- Also known as: CCR
- Genre: Documentary/Lifestyle
- Directed by: Edward Peghin, Chris Hall, Megan Waters
- Narrated by: Dan Woods
- Theme music composer: Edward Peghin
- Country of origin: United States
- Original language: English
- No. of seasons: 12
- No. of episodes: 191

Production
- Production location: Various
- Running time: 22'30"

Original release
- Network: Speed 2004–13; MAVTV 2014—
- Release: 7 February 2004 – February 2017

= Chop Cut Rebuild =

Chop Cut Rebuild is an automotive documentary-lifestyle series. The show is the creation of its host Canadian actor Dan Woods who was previously known for his role as Principal Daniel Raditch in the Degrassi teen drama franchise. The series is produced by Dan Woods and Edward Peghin and directed by Edward Peghin.
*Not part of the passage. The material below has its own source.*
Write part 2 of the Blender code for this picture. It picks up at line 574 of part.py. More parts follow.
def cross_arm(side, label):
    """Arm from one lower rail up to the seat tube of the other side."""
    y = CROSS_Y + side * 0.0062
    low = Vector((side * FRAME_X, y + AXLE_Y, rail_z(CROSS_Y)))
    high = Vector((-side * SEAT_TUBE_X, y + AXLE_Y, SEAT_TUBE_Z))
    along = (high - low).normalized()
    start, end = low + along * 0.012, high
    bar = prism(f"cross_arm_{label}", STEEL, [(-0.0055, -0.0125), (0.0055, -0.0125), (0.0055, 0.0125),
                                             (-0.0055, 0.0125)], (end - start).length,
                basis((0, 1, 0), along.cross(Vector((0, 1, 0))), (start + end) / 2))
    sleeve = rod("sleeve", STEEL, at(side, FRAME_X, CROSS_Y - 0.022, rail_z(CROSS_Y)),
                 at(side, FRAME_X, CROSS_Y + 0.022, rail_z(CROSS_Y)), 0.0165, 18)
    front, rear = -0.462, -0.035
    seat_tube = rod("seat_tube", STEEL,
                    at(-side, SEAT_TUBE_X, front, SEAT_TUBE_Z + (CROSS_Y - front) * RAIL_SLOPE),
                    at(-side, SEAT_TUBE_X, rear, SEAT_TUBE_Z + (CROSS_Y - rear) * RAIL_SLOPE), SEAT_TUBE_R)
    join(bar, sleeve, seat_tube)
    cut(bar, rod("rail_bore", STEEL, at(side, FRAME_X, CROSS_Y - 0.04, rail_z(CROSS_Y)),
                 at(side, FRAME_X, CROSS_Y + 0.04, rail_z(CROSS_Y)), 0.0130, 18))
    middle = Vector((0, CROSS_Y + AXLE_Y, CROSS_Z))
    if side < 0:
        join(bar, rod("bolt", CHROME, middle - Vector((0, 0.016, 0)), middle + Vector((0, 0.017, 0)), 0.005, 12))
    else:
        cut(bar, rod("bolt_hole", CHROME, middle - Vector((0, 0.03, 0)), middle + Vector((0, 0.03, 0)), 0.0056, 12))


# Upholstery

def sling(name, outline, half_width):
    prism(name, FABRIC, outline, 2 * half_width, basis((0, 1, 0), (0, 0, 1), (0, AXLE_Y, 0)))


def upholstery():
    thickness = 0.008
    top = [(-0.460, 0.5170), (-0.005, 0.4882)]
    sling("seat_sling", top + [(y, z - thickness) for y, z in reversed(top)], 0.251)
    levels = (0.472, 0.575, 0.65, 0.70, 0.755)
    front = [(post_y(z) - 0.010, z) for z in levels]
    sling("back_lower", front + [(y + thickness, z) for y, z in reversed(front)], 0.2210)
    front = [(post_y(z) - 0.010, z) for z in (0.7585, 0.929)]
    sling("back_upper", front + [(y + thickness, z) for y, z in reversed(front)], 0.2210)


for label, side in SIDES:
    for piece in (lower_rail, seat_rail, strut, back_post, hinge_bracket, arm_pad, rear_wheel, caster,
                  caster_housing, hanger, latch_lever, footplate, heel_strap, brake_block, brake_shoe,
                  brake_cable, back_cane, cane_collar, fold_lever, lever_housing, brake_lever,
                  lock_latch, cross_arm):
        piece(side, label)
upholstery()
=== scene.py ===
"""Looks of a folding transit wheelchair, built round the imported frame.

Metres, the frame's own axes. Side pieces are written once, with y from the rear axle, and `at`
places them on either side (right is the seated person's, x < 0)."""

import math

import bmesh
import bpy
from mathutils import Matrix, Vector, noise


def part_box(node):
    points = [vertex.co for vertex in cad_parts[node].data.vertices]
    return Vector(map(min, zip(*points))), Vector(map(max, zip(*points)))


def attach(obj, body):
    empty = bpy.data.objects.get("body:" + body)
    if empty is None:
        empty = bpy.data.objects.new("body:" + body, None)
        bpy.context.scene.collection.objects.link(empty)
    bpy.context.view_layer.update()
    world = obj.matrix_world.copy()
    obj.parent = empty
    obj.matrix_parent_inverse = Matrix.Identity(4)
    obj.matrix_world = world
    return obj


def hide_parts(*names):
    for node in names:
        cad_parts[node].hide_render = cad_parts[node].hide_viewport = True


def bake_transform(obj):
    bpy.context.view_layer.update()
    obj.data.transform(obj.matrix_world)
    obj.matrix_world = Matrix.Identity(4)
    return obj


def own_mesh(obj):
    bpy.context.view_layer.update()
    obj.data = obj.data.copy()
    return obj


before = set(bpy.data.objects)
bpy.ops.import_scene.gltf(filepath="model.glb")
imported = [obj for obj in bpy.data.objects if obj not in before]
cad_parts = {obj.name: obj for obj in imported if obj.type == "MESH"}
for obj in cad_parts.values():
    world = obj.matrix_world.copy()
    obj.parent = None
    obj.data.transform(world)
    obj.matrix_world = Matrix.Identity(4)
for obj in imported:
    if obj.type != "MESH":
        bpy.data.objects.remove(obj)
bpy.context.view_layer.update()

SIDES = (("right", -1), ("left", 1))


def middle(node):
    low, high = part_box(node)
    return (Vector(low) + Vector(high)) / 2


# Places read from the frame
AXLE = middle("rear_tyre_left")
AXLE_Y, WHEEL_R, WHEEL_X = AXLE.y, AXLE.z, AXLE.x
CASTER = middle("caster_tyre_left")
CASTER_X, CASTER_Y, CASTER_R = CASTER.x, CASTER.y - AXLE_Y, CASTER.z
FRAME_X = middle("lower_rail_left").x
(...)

In 2012, Dan Woods and Edward Peghin were nominated for a Daytime Emmy award for Outstanding Lifestyle Program.

==Broadcast history==
The series was first shown on Speed Channel from 2004 through 2013. On March 5, 2013, Fox Sports announced that it would relaunch Speed Channel as Fox Sports 1 on August 17, 2013, with significant changes in programming but retaining NASCAR coverage. On June 21, 2013, Fox Sports 1 announced that a number of series that aired on Speed Channel would not be part of the new channel's line up, and this included Chop Cut Rebuild.

Starting April 8, 2014, Chop Cut Rebuild began appearing on MAVTV, and new episodes are broadcast through 2017.